If she is compassionate and witnesses her children suffering, perhaps she would just do this regardless of the consequences. It isn't really clear that the children are suffering, but it is implied that they might be, because her rationale is her Compassionate personality flaw. Let me further suggest, then, if she does indeed see her children suffering, she would just Open the Arts and Gentle their Gifts, regardless of the underlying consequences to her House/Order.

I'm not certain the children are actually suffering, though. And I have to say that, despite the flaw, I would really think that a character can envision actions now causing significant problems for their children later..

Compassion is always coloured by the person being compassionate.

Take, for example, the situation of a peasant levy being horribly maimed, losing both his legs and being in great pain as he lies bleeding on the battlefield; not dead, but certainly suffering.

Is it compassionate to alleviate his pain and save his life, or is it compassionate to swiftly end his life painlessly so he may pass on to his ultimate reward and not be a burden on his family?

The answer is 'it depends' - and it depends on more subtle nuance of the character than a single personality flaw.

As for the mechanical validity of initiating the Gift; if the story involved is fun or the parent's investment is significant enough, I'd have no problem with early initiation of the Gentle Gift.

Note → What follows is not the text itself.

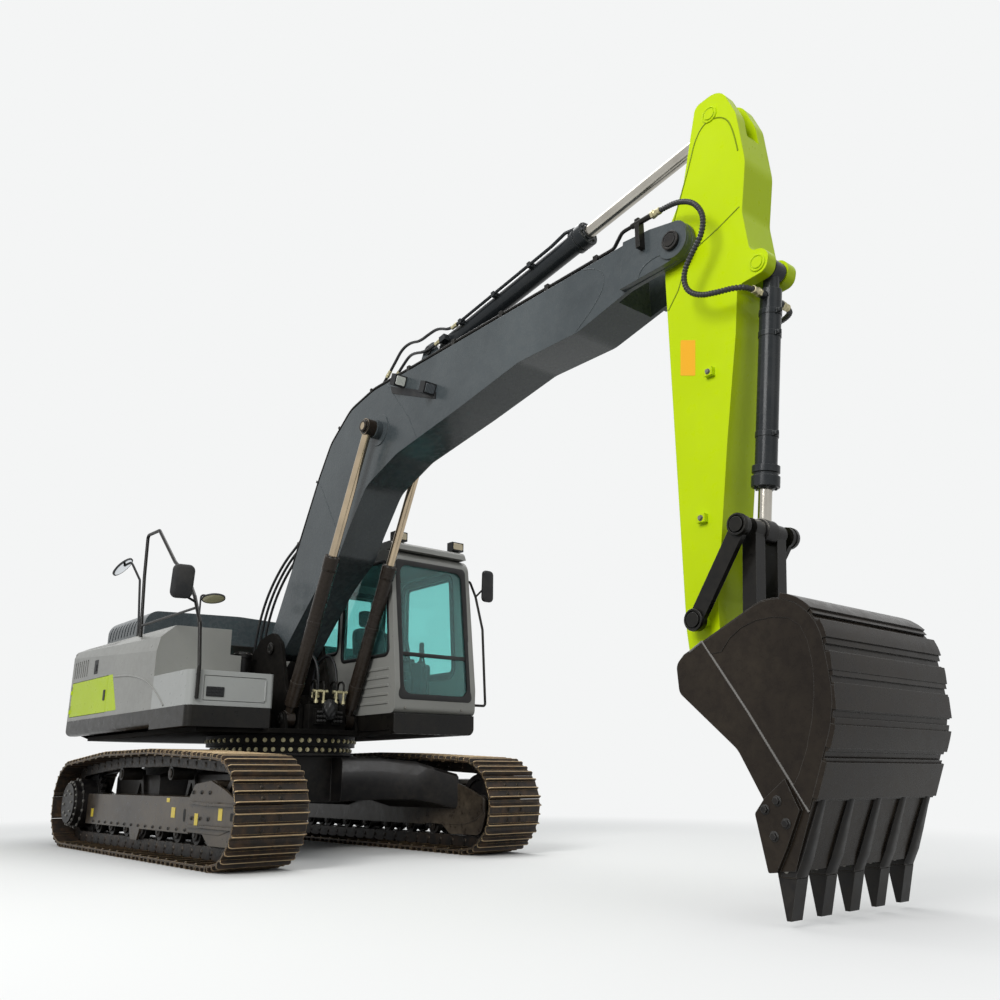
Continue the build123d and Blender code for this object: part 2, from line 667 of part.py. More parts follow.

It doesn't really matter if the child is intended to be a PC later on or not; characters developed through actual saga play from birth shouldn't be bound by balanced virtues/flaws at the point they complete their apprenticeship. Their virtues/flaws should instead be a reflection of what has happened to them through play.

Yes, it means that it is possible for a player to swap to an 'optimised' PC after ~15-20 years of saga play, but they're still going to be 15-20 years younger than the other PCs.

Too true. In fact, both responses are compassionate, as they both deal with the suffering, though one is a very practical/ruthless way of doing it.